契約者と受取人が同時死亡となった場合、受取人の相続人が死亡保険金を受け取ります。
というのも、生命保険金は契約者や被保険者の遺産ではなく、受取人固有の財産として扱われるからです。
例えば、上記のように母親および長男が同時死亡となり、母親が長男を受取人としていた生命保険に加入していた場合は生命保険金は長男の遺産として扱われます。
したがって、母親の生命保険金は長男の妻および長女(妻から見た孫)が2分の1ずつ受け取ります・
3-3 同じ場所で死亡していなくても同時死亡として扱われる場合がある
同時死亡の推定は交通事故などのように同じ場所で死亡した場合だけでなく、離れた場所でそれぞれ亡くなり死亡時刻がわからず死亡の順位がわからない場合にも適用されます。
例えば、地震や津波のような大規模災害が発生し、離れた場所で家族の遺体が見つかった場合は、同時死亡の推定となる可能性があります。
3-4 死亡した順番によって相続税の基礎控除額が変わってくる
複数の家族が連続して亡くなった場合、死亡した順番によって遺産を受け取れる人物だけでなく、相続税の基礎控除額も変わるため注意しなければなりません。
相続税には「3,000万円+法定相続人の数×600万円」の基礎控除が用意されているからです。
具体例とともに見ていきましょう。
例えば、上記のケースで①夫が先に死亡したケースと②長女が先に死亡したケース、③同時死亡の推定が行われたケースの相続人および基礎控除額は下記の通りです。
①夫が先に死亡したケース
【夫の相続】
- 相続人:妻および長女の2人
- 基礎控除額:3,000万円+600万円×2人=4,200万円
【長女の相続】
- 相続人:妻の1人
- 基礎控除額:3,000万円+600万円×1人=3,600万円
②長女が先に死亡したケース
【長女の相続】
- 相続人:妻および夫の2人
- 基礎控除額:3,000万円+600万円×2人=4,200万円
【夫の相続】
- 相続人:妻および義父、義母の3人
- 基礎控除額:3,000万円+600万円×3人=4,800万円
③同時死亡の推定が行われたケース
【夫の相続】
- 相続人:妻および義父、義母の3人
- 基礎控除額:3,000万円+600万円×3人=4,800万円
【長女の相続】
- 相続人:妻の1人
- 基礎控除額:3,000万円+600万円×1人=3,600万円
相続人が1人増えるごとに相続税の基礎控除は600万円増えるため、死亡順位が相続税額や基礎控除に与える影響は大きいといえるでしょう。

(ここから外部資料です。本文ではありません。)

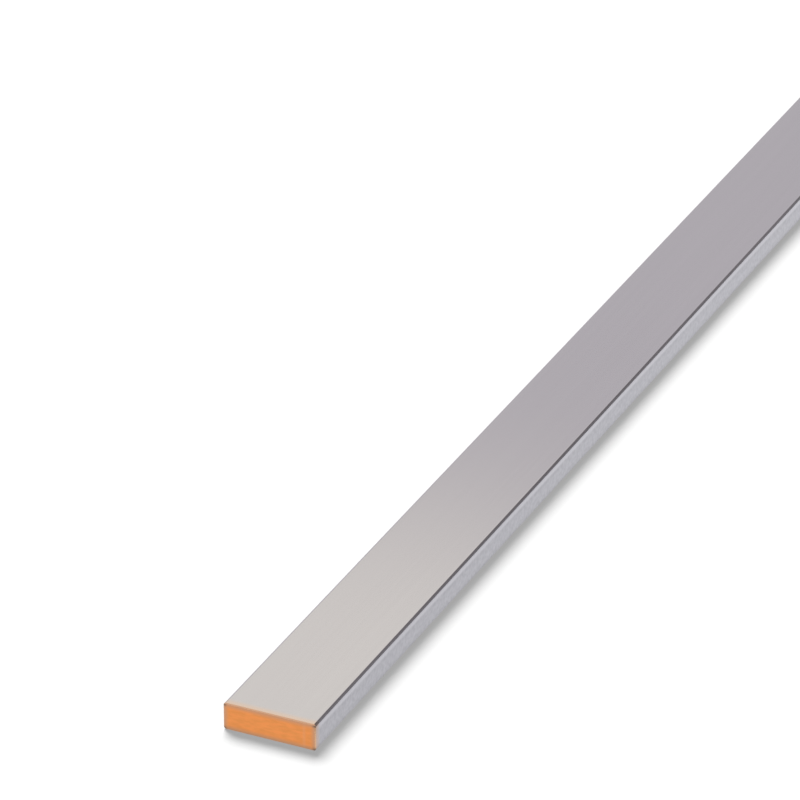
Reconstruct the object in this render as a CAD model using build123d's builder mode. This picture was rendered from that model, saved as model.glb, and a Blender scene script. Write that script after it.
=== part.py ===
"""Tinned copper busbar: flat stock of 10 x 3 mm section, one metre long, lying on a wide face.

The bar is drawn to its section, so its four long edges are slightly round. It is plated
with a few micrometres of tin, which add nothing that can be measured here, and is then
sawn to length, so both ends are flat, bare copper with their burr taken off.

Units are millimetres. X runs along the bar, Y across its width and Z up through its
thickness. The origin is at the middle of the underside.
"""

import os

from build123d import *

# Section of the drawn bar
bar_width = 10.0
bar_thickness = 3.0
edge_radius = 0.3

# Cut length, and the chamfer that takes the burr off each sawn end
bar_length = 1000.0
deburr_chamfer = 0.1

# Copper, for the weight that is printed below
copper_g_per_cm3 = 8.93


with BuildPart() as busbar:
    # The section stands on the ground plane at one end of the bar
    with BuildSketch(Plane.YZ.offset(-bar_length / 2)) as section:
        with Locations((0, bar_thickness / 2)):
            RectangleRounded(bar_width, bar_thickness, edge_radius)
    extrude(amount=bar_length)

    # Sawn ends
    sawn_ends = busbar.faces().filter_by(Axis.X)
    chamfer(sawn_ends.edges(), deburr_chamfer)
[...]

しかし、家族を同時に失った遺族がミスなく基礎控除を計算することは難しいですし、心理的な負担も大きいはずです。
家族を同時に失った場合の相続税手続きや相続税申告は、心理的な負担を軽減するためにも専門家に依頼するのが良いでしょう。
まとめ
同時死亡の推定が行われた場合、死亡した人同士に相続は発生しません。
しかし、死亡した人に子供がいた場合は代襲相続が発生し、相続人としての地位を受け継ぎます。

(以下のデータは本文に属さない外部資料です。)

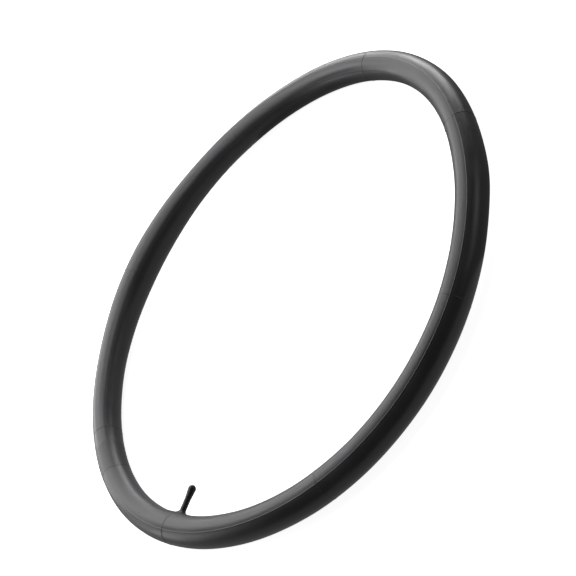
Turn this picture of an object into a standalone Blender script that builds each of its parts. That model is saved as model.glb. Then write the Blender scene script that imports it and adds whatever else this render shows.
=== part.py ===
"""Bicycle inner tube, inflated and lying flat, with a rubber-covered car-type valve.

Metres, +Z up. The ring lies on the plane z = 0 around the origin, and touches it at
three places. The valve stands on the ring's inner side at -Y and points along +Y.
Every valve piece is turned about the local Z of the empty valve_axis, whose origin
is on the tube's inner side, so heights on the valve are measured from there.
"""

import math

import bmesh
import bpy
from mathutils import Matrix

MM = 0.001

# --- the ring -------------------------------------------------------------------------
RING_RADIUS = 331.0 * MM
TUBE_RADIUS = 19.9 * MM
WALL = 0.7 * MM
RING_STEPS = 96
SECTION_STEPS = 20
# An inflated ring is never quite round or flat. Each row is a wave around the ring:
# its number of lobes, its height, and where its first crest is.
OUT_OF_ROUND = (
    (1, 3.37 * MM, math.radians(-103.3)),
    (2, 3.29 * MM, math.radians(-162)),
    (3, 3.64 * MM, math.radians(-63)),
)
LIFT_MEAN = 3.26 * MM
LIFT_WAVES = (
    (1, 1.79 * MM, math.radians(69)),
    (2, 1.85 * MM, math.radians(59)),
    (3, 2.95 * MM, math.radians(137)),
)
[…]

また、同時死亡の推定はあくまでも推定であり、事故や災害時の資料が発見され死亡順位を特定できた場合は覆ります。
覆った場合は、遺産分割協議のやり直しや本来遺産を受け取るべきでなかった人物が遺産の返還をしなければなりません。
このように、同時死亡の推定が行われるケースでは誰が相続人となるのかの特定、その後の取り扱いに専門的な知識が必要です。
また、家族を同時に失い遺族の心理的な負担が大きいことや相続手続きのボリュームも増えるため、相続に詳しい司法書士や弁護士に手続きを依頼するのが良いでしょう。
グリーン司法書士法人では、相続手続きに関する相談をお受けしています。
初回相談は無料、かつオンラインでの相談もお受けしていますので、まずはお気軽にお問い合わせください。
よくあるご質問
同時死亡とは?
同時死亡とは交通事故や災害などで死亡時刻がわからず、どちらが先に亡くなったかわからない状態です。
相続では同時死亡が起きると互いに対して相続は発生しないものとなっています。夫婦が同時死亡し、子供がいないと相続はどうなる?
夫婦が同時死亡した場合、それぞれに対して相続は発生しません。
したがって、配偶者はいないものとして扱われ、子供がいない場合は両親、両親も他界している場合は兄弟姉妹や甥・姪が相続人となります。
亡くなった夫婦が遺言書を用意している場合は、遺言書の内容通りに遺産分割が行われます。